§ Objective
In the entries below, the lines from the one with "Turn this picture" through the one with "import * as THREE from 'three';" are to be copied exactly; both ends count.

§ Data listing
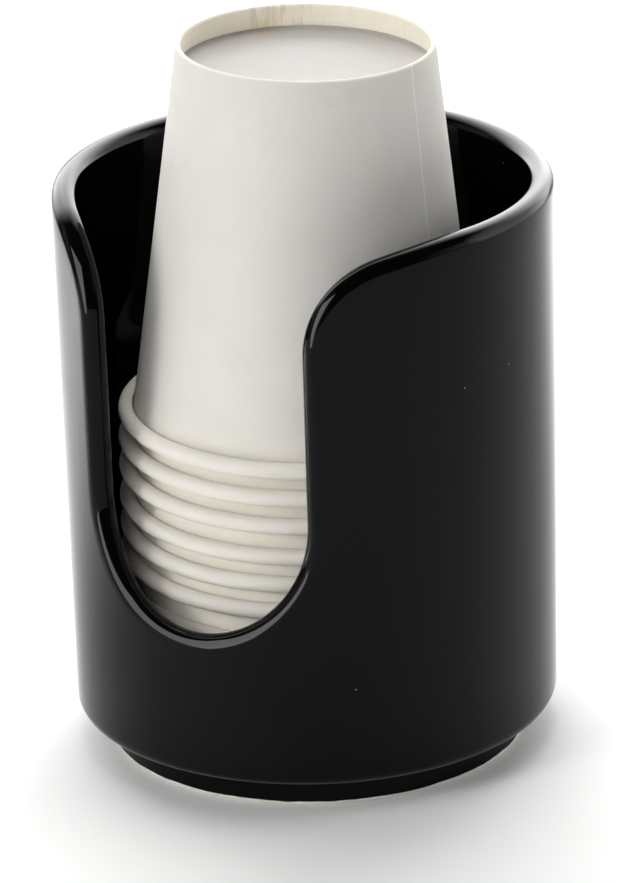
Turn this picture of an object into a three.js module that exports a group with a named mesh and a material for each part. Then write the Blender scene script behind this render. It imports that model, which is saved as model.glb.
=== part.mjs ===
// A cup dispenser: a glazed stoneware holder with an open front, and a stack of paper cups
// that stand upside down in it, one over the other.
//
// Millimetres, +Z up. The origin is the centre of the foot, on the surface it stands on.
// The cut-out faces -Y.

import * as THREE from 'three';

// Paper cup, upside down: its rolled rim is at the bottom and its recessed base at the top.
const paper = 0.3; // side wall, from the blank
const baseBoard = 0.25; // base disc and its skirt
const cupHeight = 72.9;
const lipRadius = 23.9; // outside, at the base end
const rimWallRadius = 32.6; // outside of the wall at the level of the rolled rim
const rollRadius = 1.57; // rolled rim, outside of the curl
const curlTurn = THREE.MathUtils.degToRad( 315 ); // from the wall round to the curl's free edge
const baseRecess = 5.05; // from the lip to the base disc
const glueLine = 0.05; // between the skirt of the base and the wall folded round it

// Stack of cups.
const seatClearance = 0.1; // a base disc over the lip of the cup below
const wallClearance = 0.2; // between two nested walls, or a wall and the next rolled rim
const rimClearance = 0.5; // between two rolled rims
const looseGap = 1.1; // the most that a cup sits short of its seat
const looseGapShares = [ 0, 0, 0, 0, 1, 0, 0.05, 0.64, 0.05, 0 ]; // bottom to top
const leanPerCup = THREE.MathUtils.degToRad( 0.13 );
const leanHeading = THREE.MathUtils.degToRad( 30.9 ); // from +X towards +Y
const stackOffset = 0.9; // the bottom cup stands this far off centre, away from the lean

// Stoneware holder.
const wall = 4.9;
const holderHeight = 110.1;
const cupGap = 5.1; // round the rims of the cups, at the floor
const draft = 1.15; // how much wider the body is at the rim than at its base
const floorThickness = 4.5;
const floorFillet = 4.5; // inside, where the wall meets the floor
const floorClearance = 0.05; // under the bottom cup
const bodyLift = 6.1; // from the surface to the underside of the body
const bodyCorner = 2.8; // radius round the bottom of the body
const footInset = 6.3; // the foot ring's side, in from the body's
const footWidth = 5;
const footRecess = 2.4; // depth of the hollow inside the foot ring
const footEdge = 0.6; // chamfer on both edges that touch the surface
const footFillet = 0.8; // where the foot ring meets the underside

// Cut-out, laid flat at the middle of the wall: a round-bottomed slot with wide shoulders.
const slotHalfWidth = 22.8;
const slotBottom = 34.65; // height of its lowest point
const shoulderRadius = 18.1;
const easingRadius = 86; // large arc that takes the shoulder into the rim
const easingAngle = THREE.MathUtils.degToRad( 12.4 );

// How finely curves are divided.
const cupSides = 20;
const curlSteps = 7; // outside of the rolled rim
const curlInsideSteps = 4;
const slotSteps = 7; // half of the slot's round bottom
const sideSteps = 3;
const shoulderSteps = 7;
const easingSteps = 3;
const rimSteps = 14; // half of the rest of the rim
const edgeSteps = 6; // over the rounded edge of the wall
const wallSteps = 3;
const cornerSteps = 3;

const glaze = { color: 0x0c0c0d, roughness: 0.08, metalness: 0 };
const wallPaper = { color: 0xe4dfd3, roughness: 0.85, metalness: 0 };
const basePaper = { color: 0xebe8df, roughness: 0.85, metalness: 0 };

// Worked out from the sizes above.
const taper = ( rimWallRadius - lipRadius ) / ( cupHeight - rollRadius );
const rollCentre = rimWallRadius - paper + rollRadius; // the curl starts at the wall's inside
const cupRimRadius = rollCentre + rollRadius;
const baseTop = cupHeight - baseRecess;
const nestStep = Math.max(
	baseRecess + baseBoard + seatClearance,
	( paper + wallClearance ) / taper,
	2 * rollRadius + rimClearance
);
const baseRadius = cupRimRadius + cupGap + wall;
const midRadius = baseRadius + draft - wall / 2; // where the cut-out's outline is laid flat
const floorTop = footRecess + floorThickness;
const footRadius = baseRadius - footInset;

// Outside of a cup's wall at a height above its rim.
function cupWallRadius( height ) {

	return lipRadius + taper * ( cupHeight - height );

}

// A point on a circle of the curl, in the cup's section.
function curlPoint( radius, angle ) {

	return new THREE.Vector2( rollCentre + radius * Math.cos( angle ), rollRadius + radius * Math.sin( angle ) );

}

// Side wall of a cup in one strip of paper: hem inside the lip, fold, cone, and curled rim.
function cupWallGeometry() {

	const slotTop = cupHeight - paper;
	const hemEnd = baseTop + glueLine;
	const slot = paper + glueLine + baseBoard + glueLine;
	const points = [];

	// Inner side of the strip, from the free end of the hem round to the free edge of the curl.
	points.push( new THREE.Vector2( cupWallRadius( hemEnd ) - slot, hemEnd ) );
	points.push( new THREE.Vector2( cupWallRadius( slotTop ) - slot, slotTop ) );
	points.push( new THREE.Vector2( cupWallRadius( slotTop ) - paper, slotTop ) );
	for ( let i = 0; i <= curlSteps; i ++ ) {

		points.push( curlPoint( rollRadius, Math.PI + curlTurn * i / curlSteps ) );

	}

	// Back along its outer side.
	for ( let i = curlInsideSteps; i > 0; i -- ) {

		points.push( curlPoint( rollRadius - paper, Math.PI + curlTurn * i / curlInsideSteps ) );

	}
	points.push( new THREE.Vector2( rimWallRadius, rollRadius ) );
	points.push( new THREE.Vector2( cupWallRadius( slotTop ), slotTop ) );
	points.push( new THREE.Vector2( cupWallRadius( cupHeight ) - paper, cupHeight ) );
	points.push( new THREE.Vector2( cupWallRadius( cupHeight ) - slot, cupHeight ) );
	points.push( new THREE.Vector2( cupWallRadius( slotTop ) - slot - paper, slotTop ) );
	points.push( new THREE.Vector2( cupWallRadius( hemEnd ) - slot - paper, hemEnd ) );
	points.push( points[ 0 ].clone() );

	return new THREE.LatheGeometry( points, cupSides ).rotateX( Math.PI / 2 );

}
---
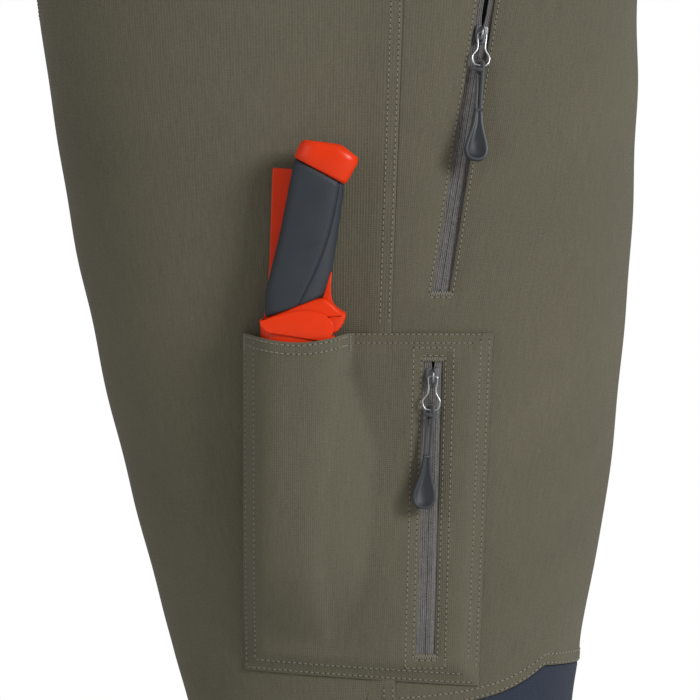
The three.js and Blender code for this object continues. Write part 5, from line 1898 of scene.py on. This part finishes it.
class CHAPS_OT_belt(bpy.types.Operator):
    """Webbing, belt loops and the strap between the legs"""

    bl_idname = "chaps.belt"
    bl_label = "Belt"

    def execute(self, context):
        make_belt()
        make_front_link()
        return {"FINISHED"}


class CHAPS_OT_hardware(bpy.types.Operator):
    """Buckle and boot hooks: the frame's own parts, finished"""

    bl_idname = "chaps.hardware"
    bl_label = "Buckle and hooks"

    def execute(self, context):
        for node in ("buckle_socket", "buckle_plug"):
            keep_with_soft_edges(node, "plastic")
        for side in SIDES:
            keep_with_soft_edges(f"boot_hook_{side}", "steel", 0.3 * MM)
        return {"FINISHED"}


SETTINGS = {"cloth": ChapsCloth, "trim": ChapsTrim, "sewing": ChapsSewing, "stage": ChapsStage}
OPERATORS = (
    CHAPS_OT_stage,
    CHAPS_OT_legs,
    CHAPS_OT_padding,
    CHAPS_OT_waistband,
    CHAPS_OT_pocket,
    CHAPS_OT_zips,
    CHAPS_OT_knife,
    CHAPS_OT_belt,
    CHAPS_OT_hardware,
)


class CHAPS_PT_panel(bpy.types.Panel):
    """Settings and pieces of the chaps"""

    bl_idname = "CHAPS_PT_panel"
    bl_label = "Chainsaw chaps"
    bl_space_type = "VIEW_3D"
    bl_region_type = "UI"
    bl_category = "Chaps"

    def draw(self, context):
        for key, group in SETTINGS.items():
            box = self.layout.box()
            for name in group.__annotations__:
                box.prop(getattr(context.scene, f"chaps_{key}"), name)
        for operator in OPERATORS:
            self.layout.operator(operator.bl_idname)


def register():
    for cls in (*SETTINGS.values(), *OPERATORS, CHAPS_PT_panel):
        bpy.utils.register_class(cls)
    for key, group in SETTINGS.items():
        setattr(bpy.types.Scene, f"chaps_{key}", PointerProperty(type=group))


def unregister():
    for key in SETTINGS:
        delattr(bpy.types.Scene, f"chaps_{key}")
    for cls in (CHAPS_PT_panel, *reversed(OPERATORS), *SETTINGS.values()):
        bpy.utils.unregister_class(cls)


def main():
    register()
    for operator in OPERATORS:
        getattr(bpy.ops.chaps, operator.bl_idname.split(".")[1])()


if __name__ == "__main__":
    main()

§ Final answer
Turn this picture of an object into a three.js module that exports a group with a named mesh and a material for each part. Then write the Blender scene script behind this render. It imports that model, which is saved as model.glb.
=== part.mjs ===
// A cup dispenser: a glazed stoneware holder with an open front, and a stack of paper cups
// that stand upside down in it, one over the other.
//
// Millimetres, +Z up. The origin is the centre of the foot, on the surface it stands on.
// The cut-out faces -Y.

import * as THREE from 'three';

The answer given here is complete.